Nobody embodies more fully the connection between the African American spiritual, the blues, R&B, rock and roll — the way that hardship and sorrow were transformed into something full of beauty and vitality and hope. American history wells up when Aretha sings.

[She] captures the fullness of the American experience, the view from the bottom as well as the top, the good and the bad, and the possibility of synthesis, reconciliation, transcendence.

Not only did Aretha give us some of the greatest soul tracks (and outfits) of all time, but she also routinely dolled out nuggets of wisdom on music, aging, and female independence. Here are some of our favorites:

On respect:

A common theme for Aretha has always been the title of one of her most famous songs. “Everybody wants respect,” she told Rolling Stone in 2014. “In their own way, three-year-olds would like respect, and acknowledgment, in their terms.”

In a 2016 Elle piece about “Respect,” an Otis Redding cover that quickly rose to the top of the charts, Franklin told Sheila Weller, “As women, we do have it. We have the power. We are very resourceful. Women absolutely deserve respect. I think women and children and older people are the three least-respected groups in our society.”

On love and (weight) loss:

“Falling out of love is like losing weight,” she said to The Independent in a 2011 interview. “It’s a lot easier putting it on than taking it off.”

On aging and retirement:

“Always semi-retire, never retire. Who wants to just sit somewhere?” she told the AARP Magazine. I’m a people person. And I love performing. It’s the way it is and the way it’s going to be.”

On staying grounded:

On her 1968 single “Think,” Aretha sang:

People walking around everyday

Playing games, taking score

Trying to make other people lose their minds

Ah, be careful you don’t lose yours.

On overcoming obstacles:

From a 1964 Ebony interview: “It’s the rough side of the mountain that’s the easiest to climb; the smooth side doesn’t have anything for you to hang on to.”

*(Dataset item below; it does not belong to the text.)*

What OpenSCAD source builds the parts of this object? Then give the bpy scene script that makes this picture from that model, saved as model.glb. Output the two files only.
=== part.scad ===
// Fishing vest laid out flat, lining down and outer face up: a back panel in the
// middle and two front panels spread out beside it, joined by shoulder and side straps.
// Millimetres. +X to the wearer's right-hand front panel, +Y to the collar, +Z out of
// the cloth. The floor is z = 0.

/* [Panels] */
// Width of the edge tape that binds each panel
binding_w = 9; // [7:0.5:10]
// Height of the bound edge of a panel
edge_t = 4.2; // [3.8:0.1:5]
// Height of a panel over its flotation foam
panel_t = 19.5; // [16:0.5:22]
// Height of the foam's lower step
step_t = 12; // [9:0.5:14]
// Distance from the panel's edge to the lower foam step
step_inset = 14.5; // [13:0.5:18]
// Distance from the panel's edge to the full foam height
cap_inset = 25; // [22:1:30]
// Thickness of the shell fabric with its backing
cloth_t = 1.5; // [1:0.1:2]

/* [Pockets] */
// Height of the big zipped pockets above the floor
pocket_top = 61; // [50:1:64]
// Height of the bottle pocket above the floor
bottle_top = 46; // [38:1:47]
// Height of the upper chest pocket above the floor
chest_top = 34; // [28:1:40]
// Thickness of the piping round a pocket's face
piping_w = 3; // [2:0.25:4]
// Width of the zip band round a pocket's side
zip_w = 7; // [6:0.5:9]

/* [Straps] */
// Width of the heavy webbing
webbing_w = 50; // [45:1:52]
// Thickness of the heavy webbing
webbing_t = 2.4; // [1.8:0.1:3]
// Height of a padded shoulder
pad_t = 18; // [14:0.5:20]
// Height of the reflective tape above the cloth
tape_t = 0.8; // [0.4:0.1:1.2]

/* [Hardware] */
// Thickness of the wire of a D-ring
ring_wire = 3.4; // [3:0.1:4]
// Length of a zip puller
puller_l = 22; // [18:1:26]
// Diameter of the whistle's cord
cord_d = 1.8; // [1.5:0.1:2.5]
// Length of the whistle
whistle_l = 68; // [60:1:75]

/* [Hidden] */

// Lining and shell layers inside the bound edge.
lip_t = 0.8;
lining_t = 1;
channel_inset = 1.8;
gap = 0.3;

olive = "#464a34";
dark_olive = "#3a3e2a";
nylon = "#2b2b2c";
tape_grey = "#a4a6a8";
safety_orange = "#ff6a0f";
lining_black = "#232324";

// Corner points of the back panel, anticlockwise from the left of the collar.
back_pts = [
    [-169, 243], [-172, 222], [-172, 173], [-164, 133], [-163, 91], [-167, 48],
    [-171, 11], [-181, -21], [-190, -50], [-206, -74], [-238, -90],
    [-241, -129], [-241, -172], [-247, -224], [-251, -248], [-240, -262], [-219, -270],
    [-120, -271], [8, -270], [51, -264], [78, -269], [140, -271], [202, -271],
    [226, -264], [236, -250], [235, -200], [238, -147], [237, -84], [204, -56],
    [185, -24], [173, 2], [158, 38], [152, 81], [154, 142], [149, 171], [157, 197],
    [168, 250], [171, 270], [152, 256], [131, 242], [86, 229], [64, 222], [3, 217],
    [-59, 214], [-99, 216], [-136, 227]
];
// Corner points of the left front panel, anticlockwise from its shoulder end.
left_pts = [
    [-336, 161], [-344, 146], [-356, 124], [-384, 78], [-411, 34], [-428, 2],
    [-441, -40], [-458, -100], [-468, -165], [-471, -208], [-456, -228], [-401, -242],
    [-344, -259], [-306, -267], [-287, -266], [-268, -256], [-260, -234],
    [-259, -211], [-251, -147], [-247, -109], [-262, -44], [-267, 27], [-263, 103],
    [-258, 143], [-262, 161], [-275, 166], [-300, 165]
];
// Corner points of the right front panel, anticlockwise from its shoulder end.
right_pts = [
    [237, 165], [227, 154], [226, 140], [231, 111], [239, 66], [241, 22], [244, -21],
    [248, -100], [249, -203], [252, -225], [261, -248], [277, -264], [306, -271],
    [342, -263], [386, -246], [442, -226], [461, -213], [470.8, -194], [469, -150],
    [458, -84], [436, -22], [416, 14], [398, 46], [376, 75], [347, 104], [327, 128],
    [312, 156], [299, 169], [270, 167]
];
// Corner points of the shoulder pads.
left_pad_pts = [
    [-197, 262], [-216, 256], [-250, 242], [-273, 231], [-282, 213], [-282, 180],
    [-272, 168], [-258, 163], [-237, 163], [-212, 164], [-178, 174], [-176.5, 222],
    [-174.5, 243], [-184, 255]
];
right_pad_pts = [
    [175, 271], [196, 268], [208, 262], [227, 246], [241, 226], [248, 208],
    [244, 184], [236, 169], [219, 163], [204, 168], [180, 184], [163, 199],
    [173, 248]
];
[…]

On the transformative power of music:

When Franklin was told in a 2016 Elle interview that songs like “Respect” inspired Harmony Grillo, an advocate for sexually exploited girls, to leave the man who had exploited her, the singer responded, “That makes it all worthwhile, just to know I uplifted another person — I wouldn’t be doing anything else. In terms of helping people understand and know each other a little better, music is universal — universal and transporting.”

On female independence:

From “A Rose Is Still a Rose” (1998):

A rose is still a rose

Baby girl, you’re still a flower

He can leave you and then take you

Make you and then break you

Darlin’, you hold the power.

On appreciating every day:

At her 74th birthday celebration in New York City, Aretha told People, “Every birthday is a gift. Every day is a gift.”